A few days before the 14th, I told her I wouldn’t be giving her the money and asked her to respect my two requests moving forward.
On February 12th, about sixty days after I told her never to ask me for money, she sent me the text above asking me for $700 for the Sheltie puppy.
The moment the text popped up, I ran back to my bedroom where my wife was and said, “Can you fucking believe this?”
My wife said to ignore the text and let it go. She was right, and I should have. It baffled me how my mom thought she could blatantly disrespect my wishes, and I not get pissed.
I decided to send the reply above, repeating once again: “Mom, please don’t ask me for money,” and I haven’t spoken to her since.
Two days after, she must have known I was mad, so she does what she always does and sends an insincere, bullshit apology, which I never responded to.
If someone apologizes after doing the same thing to you 150 times, are they really sorry?

This text is hilarious to me. She didn’t know asking for money would upset me, literally when I just asked her not to 60 days earlier.
As Cypress Hill used to rap, she is “Insane in the Membrane.”
My dad called the other day and told me my mom was picking up her new $700 Sheltie puppy.
I asked him where she got the money, and he said he gave her half, $350, as a down payment, and the breeder was willing to accept $175 a month for the next two months.
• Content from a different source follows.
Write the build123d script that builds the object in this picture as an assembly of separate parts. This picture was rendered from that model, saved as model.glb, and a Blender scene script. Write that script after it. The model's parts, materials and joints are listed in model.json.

Of course, my dad caved again!
I didn’t even know people took fucking payment plans for a dog, but my dad gets an A for being the best enabler on the planet.
Perhaps I’m naive and have been living under a rock, but this doesn’t seem right to me.
Do you mean to tell me that a reputable breeder is okay with giving an animal to a person who clearly doesn’t have the finances to care for it properly?
It all seems wrong to me. This is just another horrible financial decision my mom and dad have made, so I shouldn’t be surprised by any of it.
Does anyone know where I can buy a new normal mother?
Not that I would need to, but I’d gladly make 3 easy payments on that.